In reality, RAP fraud isn’t widespread and is committed by a handful of bad actors, Dombi said.

Specifically, home health providers can receive up to 60% of their anticipated payment at the beginning of a patient’s care episode through a RAP. CMS is proposing to reduce that to 20% for existing home health agencies in 2020 before scrapping RAPs in 2021.

Asking CMS to change its mind on RAPs seems like squeezing blood from a stone at this point, but NAHC is pursuing strategies to at least mitigate the impact.

Among its suggestions, NAHC is encouraging CMS to pursue a RAP phaseout — if it absolutely has to — through a more targeted approach.

NAHC is also urging CMS to, at minimum, give providers more time to prepare for a phaseout, preparations that could include developing cash reserves or taking out new or larger lines of credit.

“This is very concerning because agencies have not been prepared for [a phaseout],” Carr said during an opening presentation at the conference. “They’re not financially ready for this.”

As part of a RAP phaseout, CMS is simultaneously proposing to install a notice-of-admission requirement that would require providers to submit a notice to CMS within five days of receiving a new patient.

Providers would have five days to submit the notice of admission; failure to do so would result in a wage-adjusted, 30-day-period payment amount that is reduced by one-thirtieth for each late day.

In other words: a financial penalty that would be extremely difficult to avoid.

“As you know, the RAPs submission requires a signed plan of care or at least a plan of care established and submitted to the physician. Agencies would never be able to do that with [a notice of admission] within five days,” Carr said. “Even CMS has admitted that the median days-for-submission of a RAP is about 12 days for an agency.
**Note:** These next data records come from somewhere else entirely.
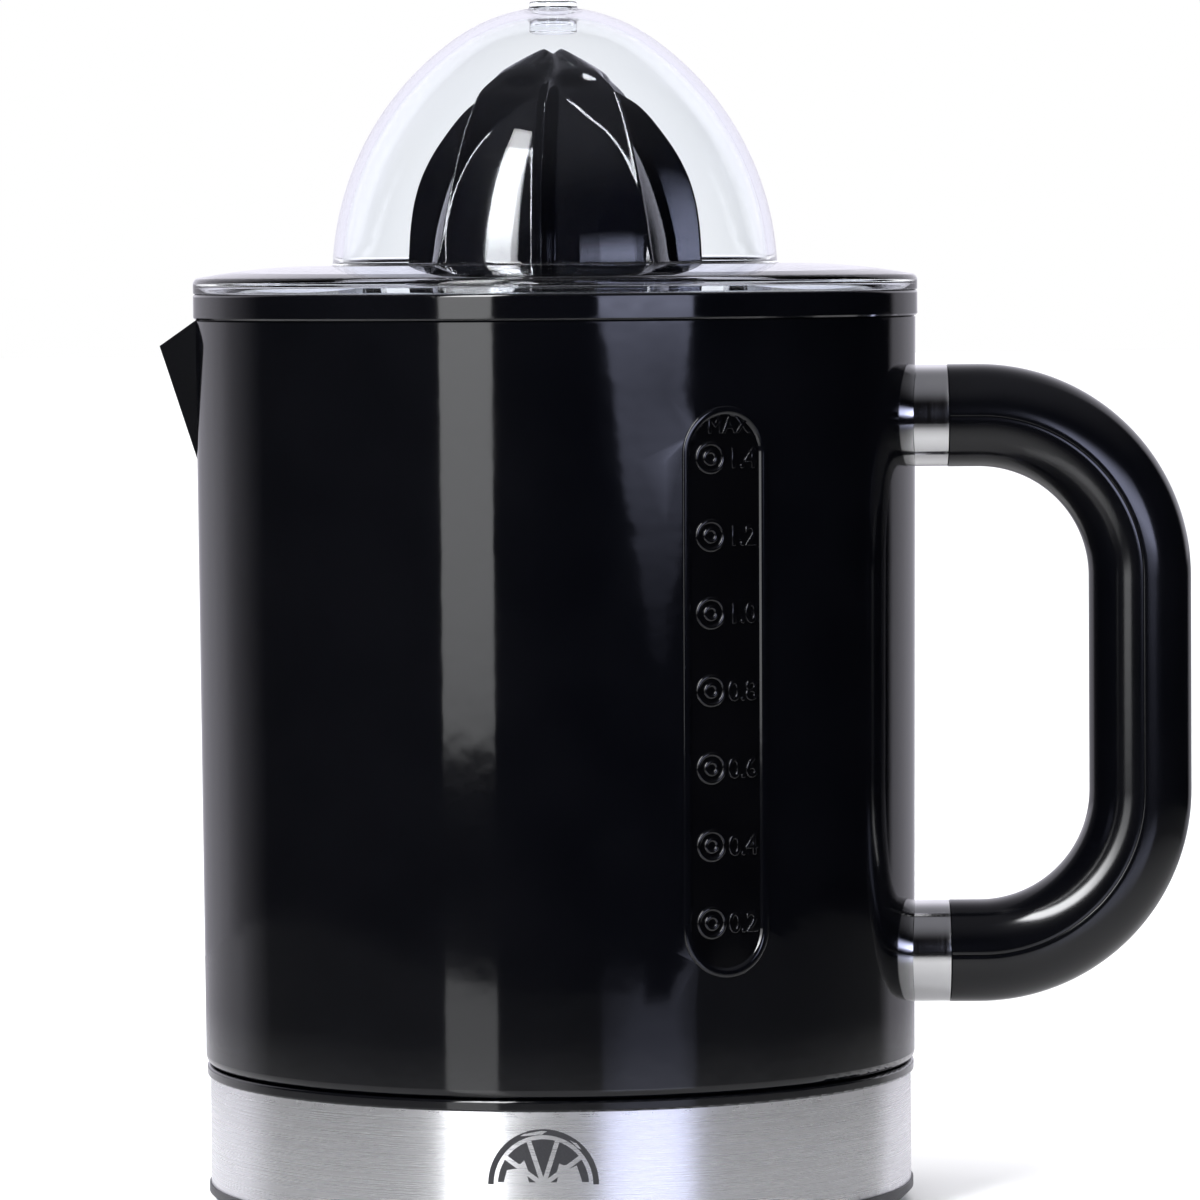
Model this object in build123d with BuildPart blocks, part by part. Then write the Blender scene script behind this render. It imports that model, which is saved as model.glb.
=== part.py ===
"""Electric citrus press: motor base, lift-off jug, strainer, pressing cone and clear dust cover.

Millimetres, +Z up, the table at z = 0 and the jug's axis on Z. The handle points to +X, the spout
to -X, the level window looks to -Y and the mains cord enters at +Y.
"""
from build123d import *
from math import acos, atan2, cos, degrees, hypot, radians, sin, sqrt, tan
import os

os.makedirs("parts", exist_ok=True)

UPRIGHT = (Align.CENTER, Align.CENTER, Align.MIN)

# ---------------------------------------------------------------- driving dimensions
# heights of the stack, from the table up
plate_z = 2.0  # underside of the bottom plate
band_z = 5.0  # lower edge of the steel band
rim_z = 26.3  # upper edge of the steel band, lower face of the base's black rim
seat_z = 28.5  # the jug stands here
plinth_z = 43.6  # top of the plinth inside the jug's hollow foot
floor_z = 46.6  # inner floor of the jug
column_z = 165.0  # top of the jug's centre column
collar_z = 175.0  # jug rim, underside of the strainer's collar
cover_z = 180.0  # top of the collar, underside of the cover
dome_z = 235.86  # top of the dome

# radii
plate_r = 69.6
band_r = 69.2
band_thickness = 1.0
rim_r = 69.8
plinth_r = 66.0
jug_foot_r = 70.0
jug_rim_r = 70.8
collar_r = 71.2
wall = 2.0

# drive
hex_across = 8.0  # drive shaft, across flats
hex_bore_across = 8.16
press_travel = 2.5
running = 0.08  # radial clearance of a running fit
gap = 0.3  # clearance between pieces that pass each other

# handle
handle_r = 10.1
ferrule_r = 10.0
handle_bore_r = 7.9
handle_high_z = 155.1
handle_low_z = 49.3
handle_x = 114.9
handle_bend_r = 31.8
ferrule_end_x = 76.9

# level window
window_azimuth = -62.75  # degrees from +X
window_width = 18.3
window_low_z = 50.7
window_high_z = 158.7
gasket_width = 1.9

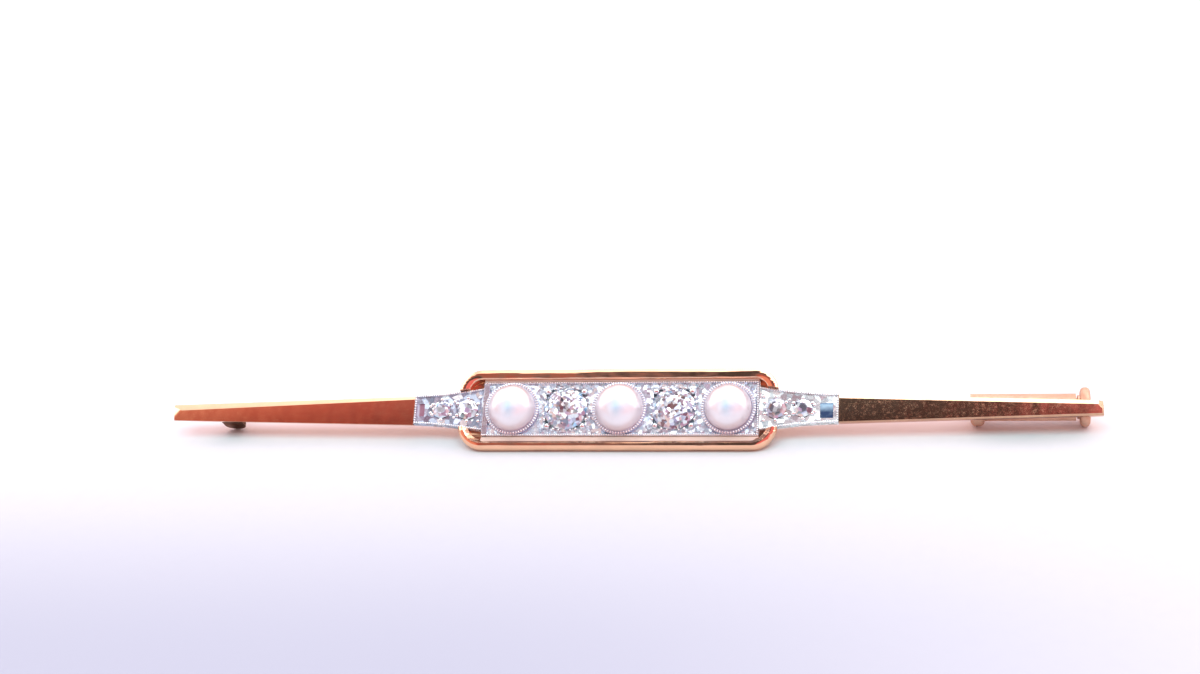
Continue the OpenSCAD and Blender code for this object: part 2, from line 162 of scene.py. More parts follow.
class BroochView(bpy.types.PropertyGroup):
    """The camera's place, as seen from the brooch."""

    azimuth: angle("Azimuth", "Turn of the view to the right", 11.13)
    elevation: angle("Elevation", "Height of the view", 24.6)
    roll: angle("Roll", "Roll of the camera", -5.27)
    distance: length("Distance", "From the camera's plane to the brooch", 150.0)
    aim_x: length("Aim right", "Point that the camera looks at, to the right", -1.666)
    aim_y: length("Aim up", "Point that the camera looks at, upwards", 7.153)
    lens: FloatProperty(
        name="Lens", description="Focal length for a 36 mm sensor", default=61.86,
        subtype="DISTANCE_CAMERA",
    )


def sizes():
    """Every size in millimetres, with those that follow from them."""
    group = bpy.context.scene.brooch_sizes
    s = SimpleNamespace(**{k: getattr(group, k) / MM for k in group.__annotations__})
    s.tip = s.bar_length / 2
    s.arm_top = -s.arm_drop
    s.arm_bottom = s.arm_top - s.arm_thick
    s.rail_r = s.rail_w / 2
    s.rail_low = s.rail_top - s.rail_h + s.rail_r
    s.rail_high = s.rail_top - s.rail_r
    s.corner_x = s.surround_l - s.rail_r - s.corner_r
    s.corner_y = s.rail_y - s.corner_r
    s.small_stones = (s.inner_x, s.inner_r), (s.outer_x, s.outer_r)
    s.sleeve_z = s.arm_bottom - s.knob_r - s.knob_clear
    s.knob_x = s.sleeve_end + s.knob_gap
    s.tray_floor = -s.plaque_thick - GAP

    # The brooch lies on the front rail and the knob, which sets its slope and its height
    run = s.sleeve_y + s.rail_y
    rise = s.sleeve_z - s.rail_low
    s.tilt = math.atan2(-rise, run) + math.asin((s.knob_r - s.rail_r) / math.hypot(run, rise))
    sin_t, cos_t = math.sin(s.tilt), math.cos(s.tilt)
    s.lift = s.rail_r + s.rail_y * sin_t - s.rail_low * cos_t
    front = -s.rail_y * cos_t - s.rail_high * sin_t - s.rail_r
    rear = s.sleeve_y * cos_t - s.sleeve_z * sin_t + s.knob_r
    s.shift = -(front + rear) / 2
    s.hinge_front = (-s.lift - (s.sleeve_z - s.hinge_r) * cos_t) / sin_t
    s.hinge_y = s.hinge_front + s.hinge_w / 2
    return s


def arm_half_w(s, x):
    """Half width of an arm at x from the middle."""
    share = (x - s.arm_start) / (s.tip - s.arm_start)
    return s.arm_root_w + (s.arm_tip_w - s.arm_root_w) * share


def seam(s, side):
    """Distance from the middle to the seam between a shoulder and its arm."""
    return s.arm_start + side * s.seam_shift


def flare(s, x):
    """Half width of a shoulder at x from the middle."""
    share = max(0.0, (s.arm_start - x) / (s.arm_start - s.plaque_l))
    return s.arm_root_w + (s.shoulder_w - s.arm_root_w) * share ** 1.7


def shoulder_edge(s, x, gap, side, way):
    """A plane along a shoulder's edge near x, as a point and a normal for slice_off()."""
    step = 0.1
    slope = (flare(s, x + step) - flare(s, x - step)) / (2 * step)
    return (side * x, way * (flare(s, x) + gap), 0), (side * slope, -way, 0)


def spaced(start, end, pitch):
    """Even steps of about this pitch from start to end."""
    count = int((end - start) / pitch)
    return [start + (end - start) * k / count for k in range(count + 1)]


def ring(x, radius, count, start=0.0):
    """Points round the vertical line at x, each with its turn, from a start in degrees."""
    turns = [math.radians(start) + math.tau * k / count for k in range(count)]
    return [(x + radius * math.cos(turn), radius * math.sin(turn), turn) for turn in turns]


# Modelling helpers


def only(obj):
    """Leaves obj alone selected and active, in object mode."""
    if bpy.context.object and bpy.context.object.mode != "OBJECT":
        bpy.ops.object.mode_set(mode="OBJECT")
    bpy.ops.object.select_all(action="DESELECT")
    if obj is not None:
        obj.select_set(True)
        bpy.context.view_layer.objects.active = obj


@contextmanager
def editing(obj, kind="FACE"):
    """Edit mode on obj with nothing selected."""
    only(obj)
    bpy.ops.object.mode_set(mode="EDIT")
    bpy.ops.mesh.select_mode(type=kind)
    bpy.ops.mesh.select_all(action="DESELECT")
    yield
    bpy.ops.object.mode_set(mode="OBJECT")


def pick_faces(obj, test):
    """Selects the faces whose centre and normal pass the test."""
    mesh = bmesh.from_edit_mesh(obj.data)
    for face in mesh.faces:
        face.select_set(bool(test(face.calc_center_median(), face.normal)))
    bmesh.update_edit_mesh(obj.data)


def pick_points(obj, test):
    """Selects the vertices whose place passes the test."""
    mesh = bmesh.from_edit_mesh(obj.data)
    for point in mesh.verts:
        point.select_set(bool(test(point.co)))
    mesh.select_flush(True)
    bmesh.update_edit_mesh(obj.data)


def pick_all():
    """Selects the whole mesh."""
    bpy.ops.mesh.select_all(action="SELECT")


def towards(*way):
    """A test for the faces that look this way."""
    return lambda centre, normal: normal.dot(way) > 0.9


def extrude(*way):
    """Extrudes what is selected."""
    bpy.ops.mesh.extrude_region_move(TRANSFORM_OT_translate={"value": way})


def move(*way):
    """Moves what is selected."""
    bpy.ops.transform.translate(value=way)


def resize(*shares, centre=(0, 0, 0)):
    """Stretches what is selected about a centre."""
    bpy.ops.transform.resize(value=shares, center_override=centre)


def new_object(name):
    """Names the active object and applies its place."""
    obj = bpy.context.object
    obj.name = obj.data.name = name
    bpy.ops.object.transform_apply(location=True, rotation=True, scale=True)
    return obj


def linked(name, data):
    """A new object with this data, put into the scene."""
    obj = bpy.data.objects.new(name, data)
    bpy.context.scene.collection.objects.link(obj)
    return obj


def block(name, corner, opposite):
    """A box between two opposite corners."""
    corner, opposite = Vector(corner), Vector(opposite)
    only(None)
    bpy.ops.mesh.primitive_cube_add(
        size=1, location=(corner + opposite) / 2, scale=[abs(side) for side in opposite - corner]
    )
    return new_object(name)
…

So, obviously, this is going to be way too much for agencies to comply with.”

On its end, CMS is couching the notice-of-admission requirement as a way to help keep track of “early” and “late” designations under PDGM.

Unlike the industry’s campaign to attack PDGM’s 8.01% behavioral adjustment, there’s little interest among members of Congress to rally around RAPs, according to Dombi.